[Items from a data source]
►

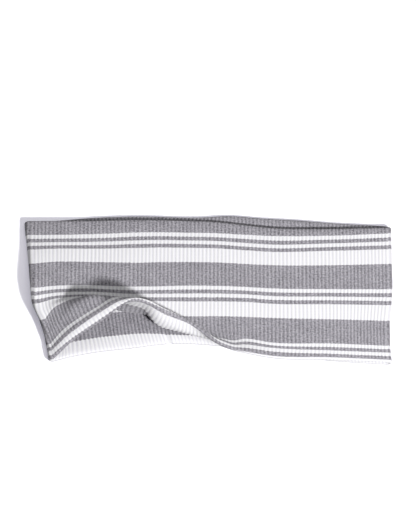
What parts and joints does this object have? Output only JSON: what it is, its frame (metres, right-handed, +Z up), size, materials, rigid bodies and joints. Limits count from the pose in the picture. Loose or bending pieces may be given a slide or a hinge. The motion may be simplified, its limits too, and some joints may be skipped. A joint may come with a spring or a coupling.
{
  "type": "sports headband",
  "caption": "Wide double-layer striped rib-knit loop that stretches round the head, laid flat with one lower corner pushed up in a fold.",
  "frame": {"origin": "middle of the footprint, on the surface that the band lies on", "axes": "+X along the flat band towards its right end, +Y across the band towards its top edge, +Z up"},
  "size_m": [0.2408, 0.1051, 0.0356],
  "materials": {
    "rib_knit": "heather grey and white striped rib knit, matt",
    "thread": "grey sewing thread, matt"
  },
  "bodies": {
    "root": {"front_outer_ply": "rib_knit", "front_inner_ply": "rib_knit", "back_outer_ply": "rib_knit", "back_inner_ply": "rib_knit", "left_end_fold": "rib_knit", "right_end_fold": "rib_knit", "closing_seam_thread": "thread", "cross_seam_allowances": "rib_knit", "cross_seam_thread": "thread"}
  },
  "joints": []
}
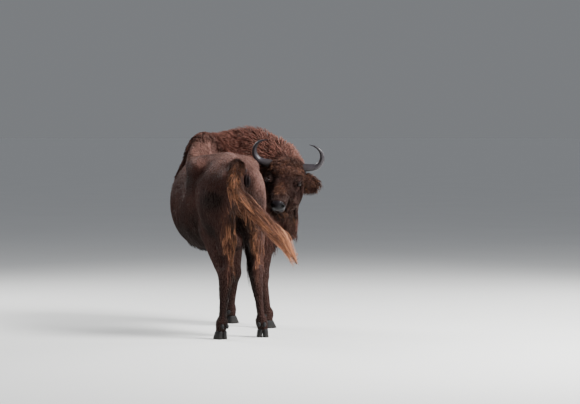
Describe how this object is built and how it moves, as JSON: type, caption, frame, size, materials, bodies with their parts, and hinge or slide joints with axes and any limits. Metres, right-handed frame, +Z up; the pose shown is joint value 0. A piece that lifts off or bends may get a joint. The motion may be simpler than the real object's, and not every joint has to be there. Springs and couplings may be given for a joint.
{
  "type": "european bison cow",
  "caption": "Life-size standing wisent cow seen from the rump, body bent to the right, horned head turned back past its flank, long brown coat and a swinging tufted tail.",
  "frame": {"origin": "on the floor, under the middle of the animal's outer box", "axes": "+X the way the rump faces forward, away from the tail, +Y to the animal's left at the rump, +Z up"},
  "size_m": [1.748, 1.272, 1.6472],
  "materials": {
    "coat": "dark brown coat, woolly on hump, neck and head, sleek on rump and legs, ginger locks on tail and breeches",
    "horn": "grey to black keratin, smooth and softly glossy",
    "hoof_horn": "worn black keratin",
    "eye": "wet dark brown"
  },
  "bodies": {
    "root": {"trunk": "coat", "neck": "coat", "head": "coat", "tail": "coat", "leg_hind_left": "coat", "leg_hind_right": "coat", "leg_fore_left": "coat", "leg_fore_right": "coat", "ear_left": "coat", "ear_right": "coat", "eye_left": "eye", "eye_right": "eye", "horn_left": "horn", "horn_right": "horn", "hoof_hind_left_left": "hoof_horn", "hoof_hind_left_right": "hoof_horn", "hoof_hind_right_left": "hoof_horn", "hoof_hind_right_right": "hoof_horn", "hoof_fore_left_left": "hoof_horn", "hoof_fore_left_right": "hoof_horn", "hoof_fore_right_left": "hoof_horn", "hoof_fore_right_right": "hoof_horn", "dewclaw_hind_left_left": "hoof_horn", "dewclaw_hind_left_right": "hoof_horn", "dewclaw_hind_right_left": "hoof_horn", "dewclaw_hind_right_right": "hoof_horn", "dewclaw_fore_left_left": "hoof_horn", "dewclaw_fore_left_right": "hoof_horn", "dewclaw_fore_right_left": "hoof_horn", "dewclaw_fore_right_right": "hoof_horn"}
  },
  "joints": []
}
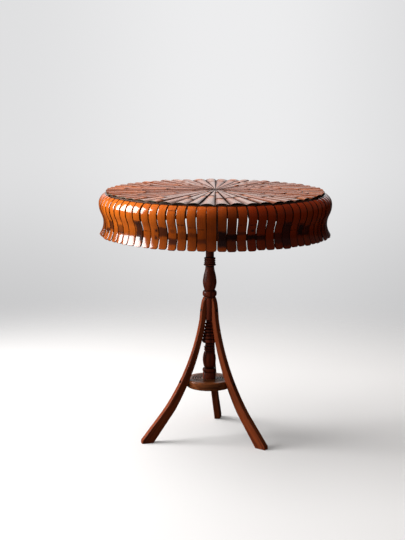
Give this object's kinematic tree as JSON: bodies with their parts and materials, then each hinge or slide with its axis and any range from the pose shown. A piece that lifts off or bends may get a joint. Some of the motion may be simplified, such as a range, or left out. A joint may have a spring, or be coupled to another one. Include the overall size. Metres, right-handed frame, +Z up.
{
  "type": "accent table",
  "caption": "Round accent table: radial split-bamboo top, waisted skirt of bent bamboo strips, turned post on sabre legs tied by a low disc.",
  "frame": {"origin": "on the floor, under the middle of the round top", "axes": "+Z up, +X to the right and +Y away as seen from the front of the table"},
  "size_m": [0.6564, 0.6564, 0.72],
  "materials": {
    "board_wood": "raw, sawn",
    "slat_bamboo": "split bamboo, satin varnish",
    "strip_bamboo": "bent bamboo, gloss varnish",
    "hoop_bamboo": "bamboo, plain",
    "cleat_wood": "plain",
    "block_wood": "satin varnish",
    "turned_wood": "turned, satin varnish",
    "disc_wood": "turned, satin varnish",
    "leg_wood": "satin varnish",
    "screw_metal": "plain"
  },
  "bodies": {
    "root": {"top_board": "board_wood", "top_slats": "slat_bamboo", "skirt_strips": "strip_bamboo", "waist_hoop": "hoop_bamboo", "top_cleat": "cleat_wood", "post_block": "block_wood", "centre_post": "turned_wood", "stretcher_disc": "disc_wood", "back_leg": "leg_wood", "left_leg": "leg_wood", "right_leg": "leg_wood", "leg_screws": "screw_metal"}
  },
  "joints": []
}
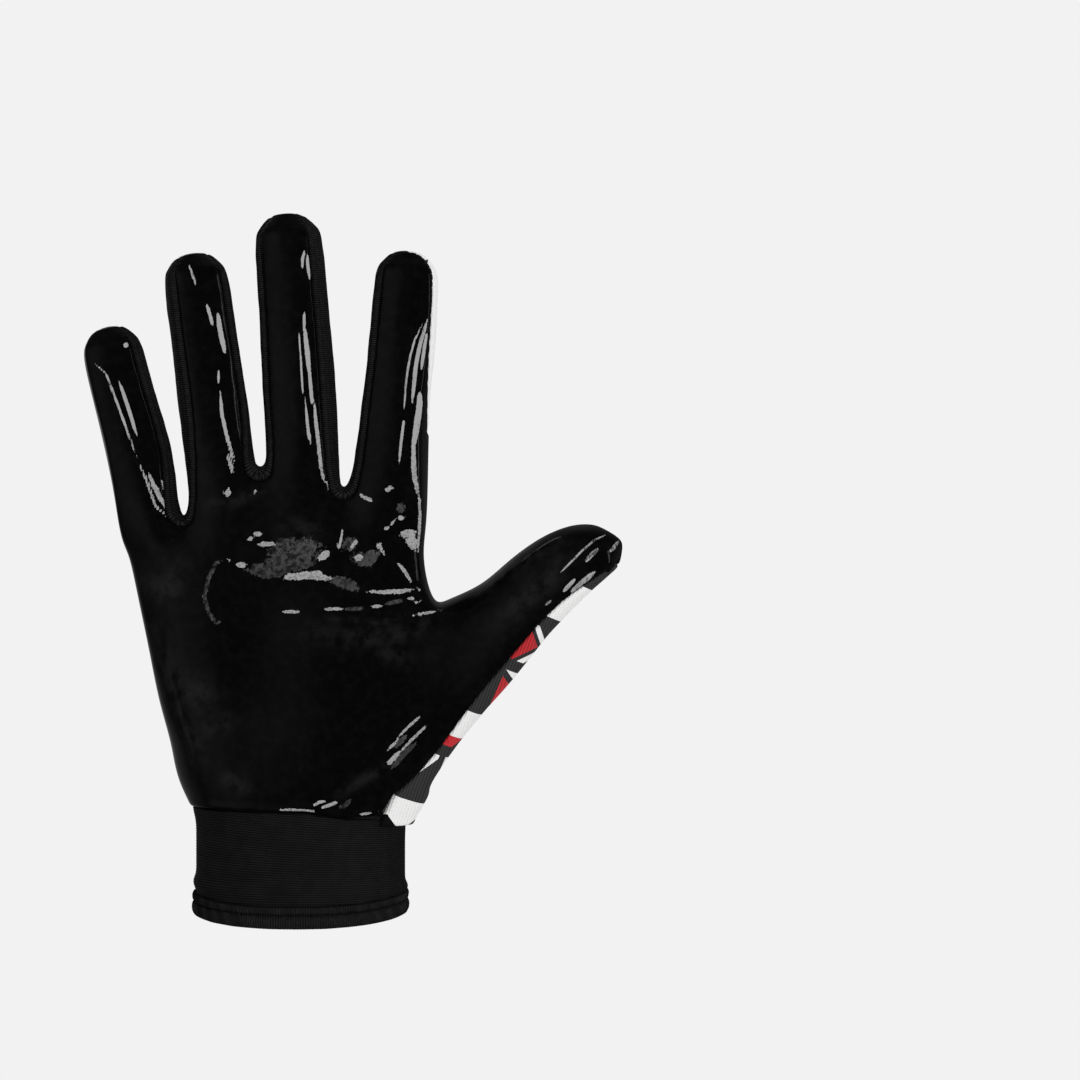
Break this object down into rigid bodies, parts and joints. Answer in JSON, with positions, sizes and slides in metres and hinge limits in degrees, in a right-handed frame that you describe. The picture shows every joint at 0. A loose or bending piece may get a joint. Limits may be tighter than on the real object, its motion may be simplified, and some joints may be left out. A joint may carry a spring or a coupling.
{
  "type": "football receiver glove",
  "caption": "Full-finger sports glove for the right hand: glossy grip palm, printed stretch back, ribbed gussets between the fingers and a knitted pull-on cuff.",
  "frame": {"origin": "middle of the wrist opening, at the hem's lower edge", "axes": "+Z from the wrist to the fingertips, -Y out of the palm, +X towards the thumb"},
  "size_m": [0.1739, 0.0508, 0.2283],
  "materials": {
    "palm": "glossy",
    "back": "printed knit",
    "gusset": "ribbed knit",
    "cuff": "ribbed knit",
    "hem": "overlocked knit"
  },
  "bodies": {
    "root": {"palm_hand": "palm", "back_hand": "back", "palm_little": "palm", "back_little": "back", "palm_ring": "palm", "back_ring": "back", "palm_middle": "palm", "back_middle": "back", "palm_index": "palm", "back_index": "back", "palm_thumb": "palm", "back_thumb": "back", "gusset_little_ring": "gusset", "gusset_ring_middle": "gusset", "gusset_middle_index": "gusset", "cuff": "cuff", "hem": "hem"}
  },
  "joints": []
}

◄

Using the material above, print every entry exactly as written.

- ANSWER -
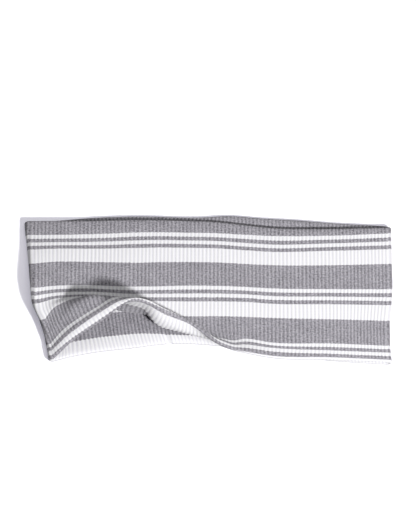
What parts and joints does this object have? Output only JSON: what it is, its frame (metres, right-handed, +Z up), size, materials, rigid bodies and joints. Limits count from the pose in the picture. Loose or bending pieces may be given a slide or a hinge. The motion may be simplified, its limits too, and some joints may be skipped. A joint may come with a spring or a coupling.
{
  "type": "sports headband",
  "caption": "Wide double-layer striped rib-knit loop that stretches round the head, laid flat with one lower corner pushed up in a fold.",
  "frame": {"origin": "middle of the footprint, on the surface that the band lies on", "axes": "+X along the flat band towards its right end, +Y across the band towards its top edge, +Z up"},
  "size_m": [0.2408, 0.1051, 0.0356],
  "materials": {
    "rib_knit": "heather grey and white striped rib knit, matt",
    "thread": "grey sewing thread, matt"
  },
  "bodies": {
    "root": {"front_outer_ply": "rib_knit", "front_inner_ply": "rib_knit", "back_outer_ply": "rib_knit", "back_inner_ply": "rib_knit", "left_end_fold": "rib_knit", "right_end_fold": "rib_knit", "closing_seam_thread": "thread", "cross_seam_allowances": "rib_knit", "cross_seam_thread": "thread"}
  },
  "joints": []
}
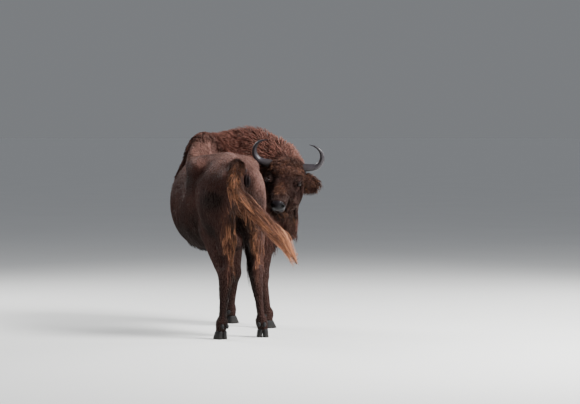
Describe how this object is built and how it moves, as JSON: type, caption, frame, size, materials, bodies with their parts, and hinge or slide joints with axes and any limits. Metres, right-handed frame, +Z up; the pose shown is joint value 0. A piece that lifts off or bends may get a joint. The motion may be simpler than the real object's, and not every joint has to be there. Springs and couplings may be given for a joint.
{
  "type": "european bison cow",
  "caption": "Life-size standing wisent cow seen from the rump, body bent to the right, horned head turned back past its flank, long brown coat and a swinging tufted tail.",
  "frame": {"origin": "on the floor, under the middle of the animal's outer box", "axes": "+X the way the rump faces forward, away from the tail, +Y to the animal's left at the rump, +Z up"},
  "size_m": [1.748, 1.272, 1.6472],
  "materials": {
    "coat": "dark brown coat, woolly on hump, neck and head, sleek on rump and legs, ginger locks on tail and breeches",
    "horn": "grey to black keratin, smooth and softly glossy",
    "hoof_horn": "worn black keratin",
    "eye": "wet dark brown"
  },
  "bodies": {
    "root": {"trunk": "coat", "neck": "coat", "head": "coat", "tail": "coat", "leg_hind_left": "coat", "leg_hind_right": "coat", "leg_fore_left": "coat", "leg_fore_right": "coat", "ear_left": "coat", "ear_right": "coat", "eye_left": "eye", "eye_right": "eye", "horn_left": "horn", "horn_right": "horn", "hoof_hind_left_left": "hoof_horn", "hoof_hind_left_right": "hoof_horn", "hoof_hind_right_left": "hoof_horn", "hoof_hind_right_right": "hoof_horn", "hoof_fore_left_left": "hoof_horn", "hoof_fore_left_right": "hoof_horn", "hoof_fore_right_left": "hoof_horn", "hoof_fore_right_right": "hoof_horn", "dewclaw_hind_left_left": "hoof_horn", "dewclaw_hind_left_right": "hoof_horn", "dewclaw_hind_right_left": "hoof_horn", "dewclaw_hind_right_right": "hoof_horn", "dewclaw_fore_left_left": "hoof_horn", "dewclaw_fore_left_right": "hoof_horn", "dewclaw_fore_right_left": "hoof_horn", "dewclaw_fore_right_right": "hoof_horn"}
  },
  "joints": []
}
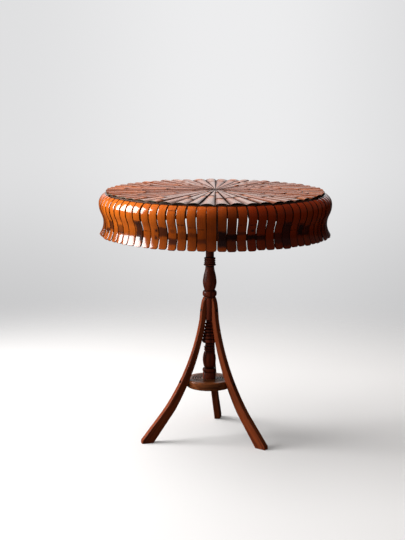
Give this object's kinematic tree as JSON: bodies with their parts and materials, then each hinge or slide with its axis and any range from the pose shown. A piece that lifts off or bends may get a joint. Some of the motion may be simplified, such as a range, or left out. A joint may have a spring, or be coupled to another one. Include the overall size. Metres, right-handed frame, +Z up.
{
  "type": "accent table",
  "caption": "Round accent table: radial split-bamboo top, waisted skirt of bent bamboo strips, turned post on sabre legs tied by a low disc.",
  "frame": {"origin": "on the floor, under the middle of the round top", "axes": "+Z up, +X to the right and +Y away as seen from the front of the table"},
  "size_m": [0.6564, 0.6564, 0.72],
  "materials": {
    "board_wood": "raw, sawn",
    "slat_bamboo": "split bamboo, satin varnish",
    "strip_bamboo": "bent bamboo, gloss varnish",
    "hoop_bamboo": "bamboo, plain",
    "cleat_wood": "plain",
    "block_wood": "satin varnish",
    "turned_wood": "turned, satin varnish",
    "disc_wood": "turned, satin varnish",
    "leg_wood": "satin varnish",
    "screw_metal": "plain"
  },
  "bodies": {
    "root": {"top_board": "board_wood", "top_slats": "slat_bamboo", "skirt_strips": "strip_bamboo", "waist_hoop": "hoop_bamboo", "top_cleat": "cleat_wood", "post_block": "block_wood", "centre_post": "turned_wood", "stretcher_disc": "disc_wood", "back_leg": "leg_wood", "left_leg": "leg_wood", "right_leg": "leg_wood", "leg_screws": "screw_metal"}
  },
  "joints": []
}
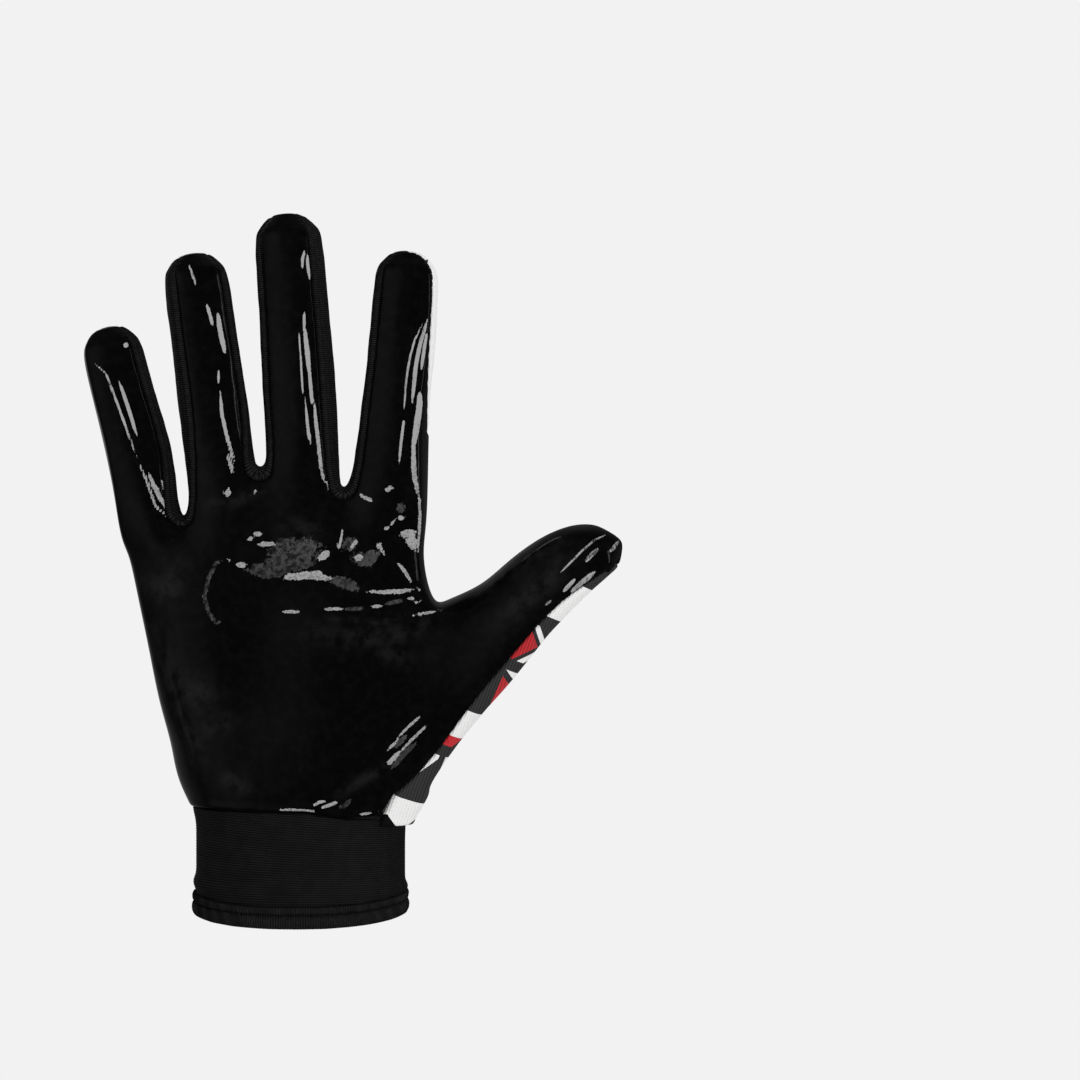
Break this object down into rigid bodies, parts and joints. Answer in JSON, with positions, sizes and slides in metres and hinge limits in degrees, in a right-handed frame that you describe. The picture shows every joint at 0. A loose or bending piece may get a joint. Limits may be tighter than on the real object, its motion may be simplified, and some joints may be left out. A joint may carry a spring or a coupling.
{
  "type": "football receiver glove",
  "caption": "Full-finger sports glove for the right hand: glossy grip palm, printed stretch back, ribbed gussets between the fingers and a knitted pull-on cuff.",
  "frame": {"origin": "middle of the wrist opening, at the hem's lower edge", "axes": "+Z from the wrist to the fingertips, -Y out of the palm, +X towards the thumb"},
  "size_m": [0.1739, 0.0508, 0.2283],
  "materials": {
    "palm": "glossy",
    "back": "printed knit",
    "gusset": "ribbed knit",
    "cuff": "ribbed knit",
    "hem": "overlocked knit"
  },
  "bodies": {
    "root": {"palm_hand": "palm", "back_hand": "back", "palm_little": "palm", "back_little": "back", "palm_ring": "palm", "back_ring": "back", "palm_middle": "palm", "back_middle": "back", "palm_index": "palm", "back_index": "back", "palm_thumb": "palm", "back_thumb": "back", "gusset_little_ring": "gusset", "gusset_ring_middle": "gusset", "gusset_middle_index": "gusset", "cuff": "cuff", "hem": "hem"}
  },
  "joints": []
}